→ **Instructions to follow**:
Return every entry exactly.

[Records from a collection]
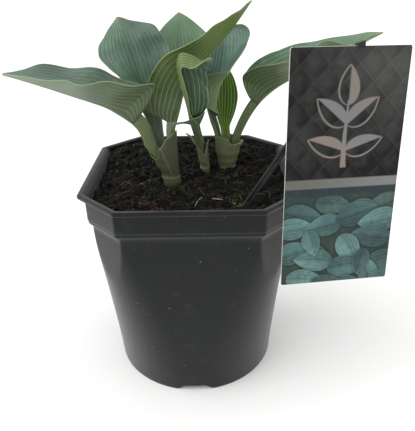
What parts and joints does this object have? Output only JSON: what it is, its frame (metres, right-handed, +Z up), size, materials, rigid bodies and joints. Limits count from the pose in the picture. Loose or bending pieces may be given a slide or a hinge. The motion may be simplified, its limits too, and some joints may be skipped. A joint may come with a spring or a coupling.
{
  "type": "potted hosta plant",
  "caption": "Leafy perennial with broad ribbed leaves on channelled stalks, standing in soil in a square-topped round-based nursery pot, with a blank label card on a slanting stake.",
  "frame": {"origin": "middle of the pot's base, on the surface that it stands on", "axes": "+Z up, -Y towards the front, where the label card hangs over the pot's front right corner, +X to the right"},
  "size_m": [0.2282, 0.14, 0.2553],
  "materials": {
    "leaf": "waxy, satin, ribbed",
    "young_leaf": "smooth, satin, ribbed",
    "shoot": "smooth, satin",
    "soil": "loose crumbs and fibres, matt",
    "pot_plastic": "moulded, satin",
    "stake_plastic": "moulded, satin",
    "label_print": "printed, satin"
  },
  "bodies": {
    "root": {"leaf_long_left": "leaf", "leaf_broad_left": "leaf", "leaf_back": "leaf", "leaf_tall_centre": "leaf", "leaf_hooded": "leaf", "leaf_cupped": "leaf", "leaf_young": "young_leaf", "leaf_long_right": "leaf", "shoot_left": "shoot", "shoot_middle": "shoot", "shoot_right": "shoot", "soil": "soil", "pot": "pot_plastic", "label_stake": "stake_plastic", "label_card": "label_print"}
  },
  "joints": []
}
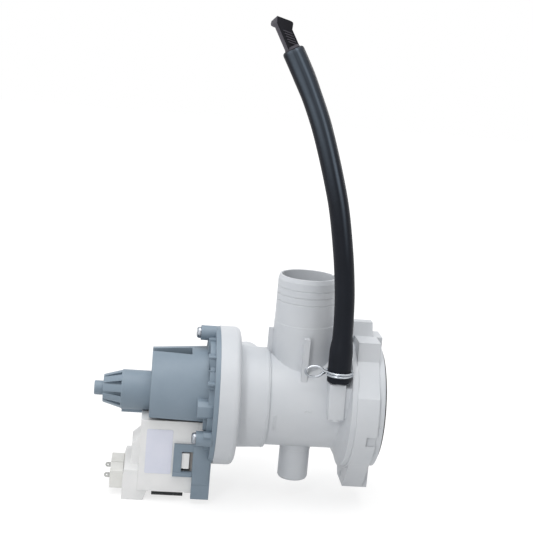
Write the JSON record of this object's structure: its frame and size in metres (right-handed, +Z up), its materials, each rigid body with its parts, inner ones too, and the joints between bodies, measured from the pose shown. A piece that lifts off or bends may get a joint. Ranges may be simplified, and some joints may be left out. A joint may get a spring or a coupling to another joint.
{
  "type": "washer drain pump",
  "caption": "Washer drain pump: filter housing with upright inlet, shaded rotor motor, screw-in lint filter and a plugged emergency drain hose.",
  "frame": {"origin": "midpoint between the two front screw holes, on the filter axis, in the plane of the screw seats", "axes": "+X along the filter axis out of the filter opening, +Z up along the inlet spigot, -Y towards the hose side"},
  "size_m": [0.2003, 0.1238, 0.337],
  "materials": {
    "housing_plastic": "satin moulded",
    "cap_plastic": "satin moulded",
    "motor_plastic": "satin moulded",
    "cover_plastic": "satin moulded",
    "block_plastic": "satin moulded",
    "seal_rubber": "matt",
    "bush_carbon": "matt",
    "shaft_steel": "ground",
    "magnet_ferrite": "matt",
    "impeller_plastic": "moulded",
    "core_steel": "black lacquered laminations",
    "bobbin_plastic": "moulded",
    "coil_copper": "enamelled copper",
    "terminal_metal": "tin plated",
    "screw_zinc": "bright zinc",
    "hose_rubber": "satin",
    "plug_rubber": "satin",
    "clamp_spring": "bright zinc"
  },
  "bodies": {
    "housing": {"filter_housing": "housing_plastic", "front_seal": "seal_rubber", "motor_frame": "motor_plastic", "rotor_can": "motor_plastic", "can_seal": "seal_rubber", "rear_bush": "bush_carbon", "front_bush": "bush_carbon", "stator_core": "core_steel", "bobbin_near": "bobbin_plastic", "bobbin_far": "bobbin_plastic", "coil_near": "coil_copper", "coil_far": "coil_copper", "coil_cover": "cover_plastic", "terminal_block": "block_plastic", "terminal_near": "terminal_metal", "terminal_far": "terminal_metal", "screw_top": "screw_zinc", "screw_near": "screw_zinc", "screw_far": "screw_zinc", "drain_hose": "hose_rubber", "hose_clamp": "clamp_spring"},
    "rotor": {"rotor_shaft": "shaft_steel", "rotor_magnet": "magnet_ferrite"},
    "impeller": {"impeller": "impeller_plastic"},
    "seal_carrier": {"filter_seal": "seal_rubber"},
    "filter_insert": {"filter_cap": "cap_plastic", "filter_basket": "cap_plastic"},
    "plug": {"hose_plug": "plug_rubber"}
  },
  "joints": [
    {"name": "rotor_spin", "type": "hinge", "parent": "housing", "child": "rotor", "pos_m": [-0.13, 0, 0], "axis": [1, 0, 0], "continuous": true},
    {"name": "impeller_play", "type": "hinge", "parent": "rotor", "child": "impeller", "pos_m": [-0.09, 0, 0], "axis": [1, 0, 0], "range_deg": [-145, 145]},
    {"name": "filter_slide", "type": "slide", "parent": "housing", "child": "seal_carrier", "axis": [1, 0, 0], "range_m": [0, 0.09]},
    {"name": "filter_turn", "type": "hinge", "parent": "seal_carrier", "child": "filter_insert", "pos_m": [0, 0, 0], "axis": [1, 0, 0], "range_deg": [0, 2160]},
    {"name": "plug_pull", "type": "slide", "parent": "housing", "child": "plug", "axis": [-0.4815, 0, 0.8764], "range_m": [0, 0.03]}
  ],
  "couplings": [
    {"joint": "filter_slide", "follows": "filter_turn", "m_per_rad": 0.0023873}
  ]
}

→ **The output**:
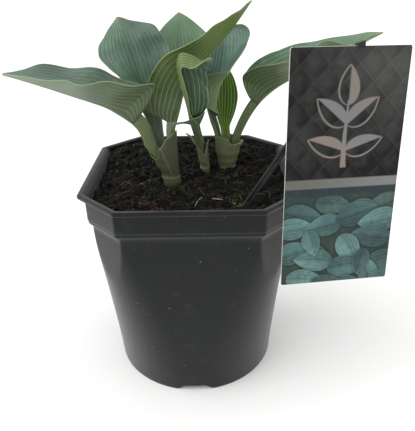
What parts and joints does this object have? Output only JSON: what it is, its frame (metres, right-handed, +Z up), size, materials, rigid bodies and joints. Limits count from the pose in the picture. Loose or bending pieces may be given a slide or a hinge. The motion may be simplified, its limits too, and some joints may be skipped. A joint may come with a spring or a coupling.
{
  "type": "potted hosta plant",
  "caption": "Leafy perennial with broad ribbed leaves on channelled stalks, standing in soil in a square-topped round-based nursery pot, with a blank label card on a slanting stake.",
  "frame": {"origin": "middle of the pot's base, on the surface that it stands on", "axes": "+Z up, -Y towards the front, where the label card hangs over the pot's front right corner, +X to the right"},
  "size_m": [0.2282, 0.14, 0.2553],
  "materials": {
    "leaf": "waxy, satin, ribbed",
    "young_leaf": "smooth, satin, ribbed",
    "shoot": "smooth, satin",
    "soil": "loose crumbs and fibres, matt",
    "pot_plastic": "moulded, satin",
    "stake_plastic": "moulded, satin",
    "label_print": "printed, satin"
  },
  "bodies": {
    "root": {"leaf_long_left": "leaf", "leaf_broad_left": "leaf", "leaf_back": "leaf", "leaf_tall_centre": "leaf", "leaf_hooded": "leaf", "leaf_cupped": "leaf", "leaf_young": "young_leaf", "leaf_long_right": "leaf", "shoot_left": "shoot", "shoot_middle": "shoot", "shoot_right": "shoot", "soil": "soil", "pot": "pot_plastic", "label_stake": "stake_plastic", "label_card": "label_print"}
  },
  "joints": []
}
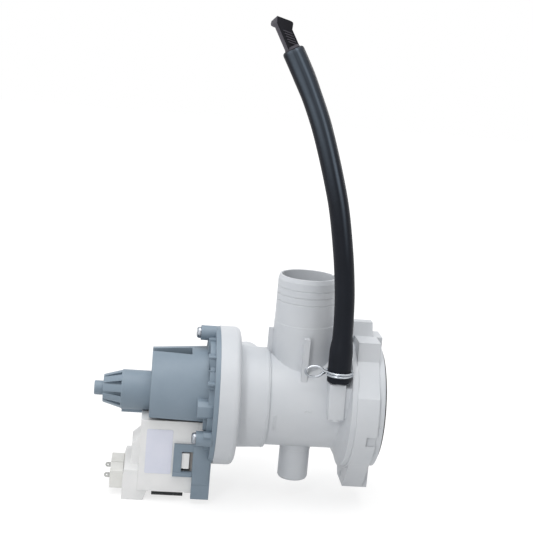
Write the JSON record of this object's structure: its frame and size in metres (right-handed, +Z up), its materials, each rigid body with its parts, inner ones too, and the joints between bodies, measured from the pose shown. A piece that lifts off or bends may get a joint. Ranges may be simplified, and some joints may be left out. A joint may get a spring or a coupling to another joint.
{
  "type": "washer drain pump",
  "caption": "Washer drain pump: filter housing with upright inlet, shaded rotor motor, screw-in lint filter and a plugged emergency drain hose.",
  "frame": {"origin": "midpoint between the two front screw holes, on the filter axis, in the plane of the screw seats", "axes": "+X along the filter axis out of the filter opening, +Z up along the inlet spigot, -Y towards the hose side"},
  "size_m": [0.2003, 0.1238, 0.337],
  "materials": {
    "housing_plastic": "satin moulded",
    "cap_plastic": "satin moulded",
    "motor_plastic": "satin moulded",
    "cover_plastic": "satin moulded",
    "block_plastic": "satin moulded",
    "seal_rubber": "matt",
    "bush_carbon": "matt",
    "shaft_steel": "ground",
    "magnet_ferrite": "matt",
    "impeller_plastic": "moulded",
    "core_steel": "black lacquered laminations",
    "bobbin_plastic": "moulded",
    "coil_copper": "enamelled copper",
    "terminal_metal": "tin plated",
    "screw_zinc": "bright zinc",
    "hose_rubber": "satin",
    "plug_rubber": "satin",
    "clamp_spring": "bright zinc"
  },
  "bodies": {
    "housing": {"filter_housing": "housing_plastic", "front_seal": "seal_rubber", "motor_frame": "motor_plastic", "rotor_can": "motor_plastic", "can_seal": "seal_rubber", "rear_bush": "bush_carbon", "front_bush": "bush_carbon", "stator_core": "core_steel", "bobbin_near": "bobbin_plastic", "bobbin_far": "bobbin_plastic", "coil_near": "coil_copper", "coil_far": "coil_copper", "coil_cover": "cover_plastic", "terminal_block": "block_plastic", "terminal_near": "terminal_metal", "terminal_far": "terminal_metal", "screw_top": "screw_zinc", "screw_near": "screw_zinc", "screw_far": "screw_zinc", "drain_hose": "hose_rubber", "hose_clamp": "clamp_spring"},
    "rotor": {"rotor_shaft": "shaft_steel", "rotor_magnet": "magnet_ferrite"},
    "impeller": {"impeller": "impeller_plastic"},
    "seal_carrier": {"filter_seal": "seal_rubber"},
    "filter_insert": {"filter_cap": "cap_plastic", "filter_basket": "cap_plastic"},
    "plug": {"hose_plug": "plug_rubber"}
  },
  "joints": [
    {"name": "rotor_spin", "type": "hinge", "parent": "housing", "child": "rotor", "pos_m": [-0.13, 0, 0], "axis": [1, 0, 0], "continuous": true},
    {"name": "impeller_play", "type": "hinge", "parent": "rotor", "child": "impeller", "pos_m": [-0.09, 0, 0], "axis": [1, 0, 0], "range_deg": [-145, 145]},
    {"name": "filter_slide", "type": "slide", "parent": "housing", "child": "seal_carrier", "axis": [1, 0, 0], "range_m": [0, 0.09]},
    {"name": "filter_turn", "type": "hinge", "parent": "seal_carrier", "child": "filter_insert", "pos_m": [0, 0, 0], "axis": [1, 0, 0], "range_deg": [0, 2160]},
    {"name": "plug_pull", "type": "slide", "parent": "housing", "child": "plug", "axis": [-0.4815, 0, 0.8764], "range_m": [0, 0.03]}
  ],
  "couplings": [
    {"joint": "filter_slide", "follows": "filter_turn", "m_per_rad": 0.0023873}
  ]
}